- JSON records of objects -

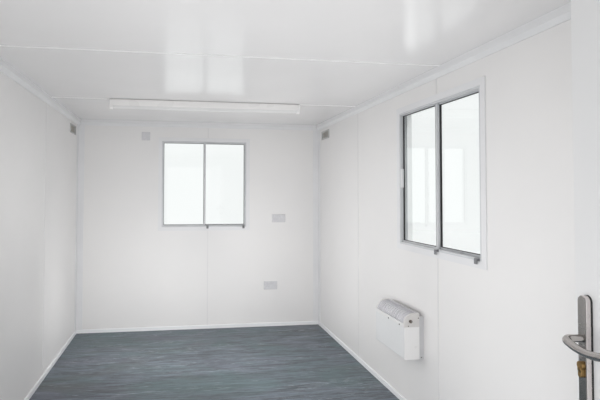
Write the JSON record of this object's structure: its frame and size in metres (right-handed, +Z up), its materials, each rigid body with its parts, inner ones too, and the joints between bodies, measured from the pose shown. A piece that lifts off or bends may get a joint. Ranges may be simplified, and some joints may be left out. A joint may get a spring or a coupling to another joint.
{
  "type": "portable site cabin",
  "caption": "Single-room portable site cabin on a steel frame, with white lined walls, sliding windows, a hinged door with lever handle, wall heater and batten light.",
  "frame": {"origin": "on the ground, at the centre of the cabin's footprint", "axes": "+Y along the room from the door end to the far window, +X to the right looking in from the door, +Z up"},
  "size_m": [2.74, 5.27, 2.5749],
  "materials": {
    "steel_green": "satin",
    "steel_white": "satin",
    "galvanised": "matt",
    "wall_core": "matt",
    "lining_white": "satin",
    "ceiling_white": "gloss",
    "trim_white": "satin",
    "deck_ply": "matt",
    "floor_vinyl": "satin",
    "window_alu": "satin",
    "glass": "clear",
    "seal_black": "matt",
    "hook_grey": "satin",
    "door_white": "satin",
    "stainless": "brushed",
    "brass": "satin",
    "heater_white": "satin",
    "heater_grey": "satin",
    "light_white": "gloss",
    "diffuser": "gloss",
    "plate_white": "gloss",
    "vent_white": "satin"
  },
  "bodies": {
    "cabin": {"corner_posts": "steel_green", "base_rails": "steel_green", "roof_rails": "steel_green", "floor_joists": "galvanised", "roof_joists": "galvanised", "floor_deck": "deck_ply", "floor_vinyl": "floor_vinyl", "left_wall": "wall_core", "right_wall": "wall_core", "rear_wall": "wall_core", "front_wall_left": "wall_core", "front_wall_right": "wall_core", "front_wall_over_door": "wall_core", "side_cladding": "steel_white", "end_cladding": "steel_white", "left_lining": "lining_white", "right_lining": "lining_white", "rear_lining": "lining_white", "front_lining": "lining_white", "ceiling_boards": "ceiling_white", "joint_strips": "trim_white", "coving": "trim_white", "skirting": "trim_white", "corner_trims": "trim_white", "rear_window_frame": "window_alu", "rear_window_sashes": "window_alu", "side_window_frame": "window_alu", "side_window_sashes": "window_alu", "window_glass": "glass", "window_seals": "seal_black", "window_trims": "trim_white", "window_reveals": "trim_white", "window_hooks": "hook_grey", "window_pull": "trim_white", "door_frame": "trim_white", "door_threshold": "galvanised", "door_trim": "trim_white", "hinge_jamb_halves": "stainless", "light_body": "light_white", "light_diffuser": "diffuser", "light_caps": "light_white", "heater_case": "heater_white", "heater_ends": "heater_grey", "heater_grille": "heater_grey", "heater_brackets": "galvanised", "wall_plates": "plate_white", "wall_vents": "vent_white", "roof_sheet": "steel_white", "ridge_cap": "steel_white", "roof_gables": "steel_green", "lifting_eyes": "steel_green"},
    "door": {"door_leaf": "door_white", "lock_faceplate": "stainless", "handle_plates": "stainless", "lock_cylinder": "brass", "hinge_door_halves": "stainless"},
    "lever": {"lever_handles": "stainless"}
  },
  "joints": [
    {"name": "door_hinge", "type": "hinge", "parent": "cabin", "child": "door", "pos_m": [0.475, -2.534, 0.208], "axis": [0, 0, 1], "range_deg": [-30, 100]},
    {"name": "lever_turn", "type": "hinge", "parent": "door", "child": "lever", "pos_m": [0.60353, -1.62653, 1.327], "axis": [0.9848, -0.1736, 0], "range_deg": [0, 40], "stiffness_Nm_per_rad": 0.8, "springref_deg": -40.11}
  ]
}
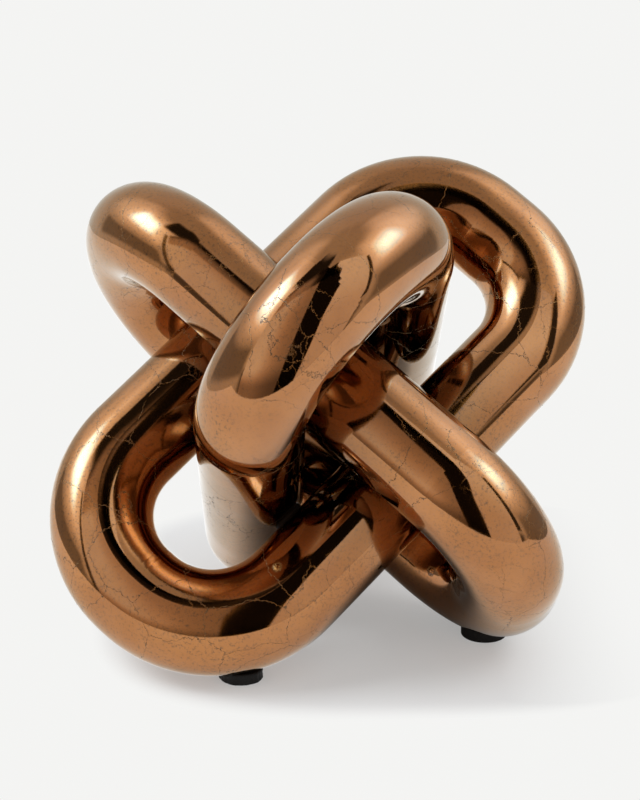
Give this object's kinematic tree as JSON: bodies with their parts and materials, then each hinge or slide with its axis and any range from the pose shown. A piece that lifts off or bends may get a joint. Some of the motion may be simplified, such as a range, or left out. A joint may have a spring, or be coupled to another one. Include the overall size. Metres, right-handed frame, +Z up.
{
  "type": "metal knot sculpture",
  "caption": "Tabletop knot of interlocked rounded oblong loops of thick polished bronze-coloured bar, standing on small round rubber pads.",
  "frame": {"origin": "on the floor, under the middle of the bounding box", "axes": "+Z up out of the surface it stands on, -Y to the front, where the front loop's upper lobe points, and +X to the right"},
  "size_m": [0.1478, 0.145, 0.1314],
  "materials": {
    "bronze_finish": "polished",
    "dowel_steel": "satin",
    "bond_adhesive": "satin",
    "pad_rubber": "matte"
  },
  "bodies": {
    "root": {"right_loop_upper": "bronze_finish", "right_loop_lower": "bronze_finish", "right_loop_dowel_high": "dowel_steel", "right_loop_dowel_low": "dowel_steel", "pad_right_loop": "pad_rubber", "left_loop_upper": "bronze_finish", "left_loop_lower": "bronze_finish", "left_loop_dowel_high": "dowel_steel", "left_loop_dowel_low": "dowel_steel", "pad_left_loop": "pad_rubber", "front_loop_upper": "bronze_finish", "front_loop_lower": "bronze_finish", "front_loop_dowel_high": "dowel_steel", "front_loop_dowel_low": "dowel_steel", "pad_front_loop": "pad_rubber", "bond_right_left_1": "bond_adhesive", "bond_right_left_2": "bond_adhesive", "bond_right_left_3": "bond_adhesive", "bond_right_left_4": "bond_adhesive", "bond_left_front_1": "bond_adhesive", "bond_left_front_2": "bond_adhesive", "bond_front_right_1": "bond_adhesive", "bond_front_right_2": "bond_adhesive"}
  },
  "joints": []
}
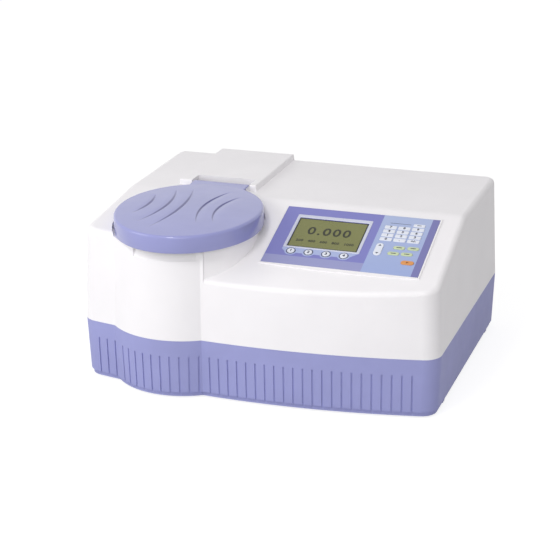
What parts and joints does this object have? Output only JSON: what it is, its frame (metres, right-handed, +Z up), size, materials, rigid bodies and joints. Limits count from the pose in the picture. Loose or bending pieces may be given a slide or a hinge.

- WHAT TO WORK ON -
The lines to reproduce run from the one that contains "Give this object's" through the last line above; copy them exactly.

- ANSWER TO THE TASK -
Give this object's kinematic tree as JSON: bodies with their parts and materials, then each hinge or slide with its axis and any range from the pose shown. A piece that lifts off or bends may get a joint. Some of the motion may be simplified, such as a range, or left out. A joint may have a spring, or be coupled to another one. Include the overall size. Metres, right-handed frame, +Z up.
{
  "type": "metal knot sculpture",
  "caption": "Tabletop knot of interlocked rounded oblong loops of thick polished bronze-coloured bar, standing on small round rubber pads.",
  "frame": {"origin": "on the floor, under the middle of the bounding box", "axes": "+Z up out of the surface it stands on, -Y to the front, where the front loop's upper lobe points, and +X to the right"},
  "size_m": [0.1478, 0.145, 0.1314],
  "materials": {
    "bronze_finish": "polished",
    "dowel_steel": "satin",
    "bond_adhesive": "satin",
    "pad_rubber": "matte"
  },
  "bodies": {
    "root": {"right_loop_upper": "bronze_finish", "right_loop_lower": "bronze_finish", "right_loop_dowel_high": "dowel_steel", "right_loop_dowel_low": "dowel_steel", "pad_right_loop": "pad_rubber", "left_loop_upper": "bronze_finish", "left_loop_lower": "bronze_finish", "left_loop_dowel_high": "dowel_steel", "left_loop_dowel_low": "dowel_steel", "pad_left_loop": "pad_rubber", "front_loop_upper": "bronze_finish", "front_loop_lower": "bronze_finish", "front_loop_dowel_high": "dowel_steel", "front_loop_dowel_low": "dowel_steel", "pad_front_loop": "pad_rubber", "bond_right_left_1": "bond_adhesive", "bond_right_left_2": "bond_adhesive", "bond_right_left_3": "bond_adhesive", "bond_right_left_4": "bond_adhesive", "bond_left_front_1": "bond_adhesive", "bond_left_front_2": "bond_adhesive", "bond_front_right_1": "bond_adhesive", "bond_front_right_2": "bond_adhesive"}
  },
  "joints": []
}
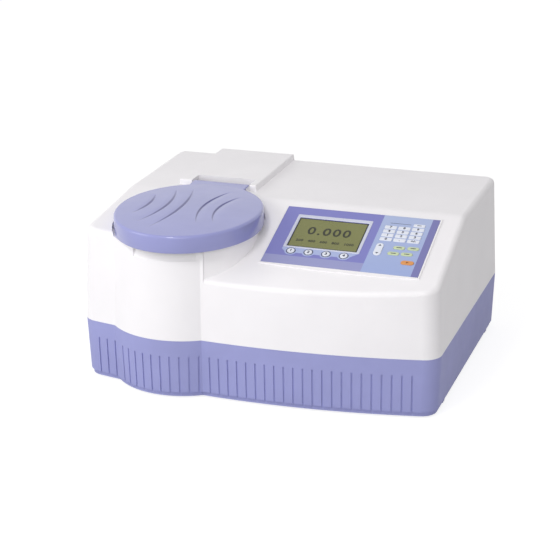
What parts and joints does this object have? Output only JSON: what it is, its frame (metres, right-handed, +Z up), size, materials, rigid bodies and joints. Limits count from the pose in the picture. Loose or bending pieces may be given a slide or a hinge.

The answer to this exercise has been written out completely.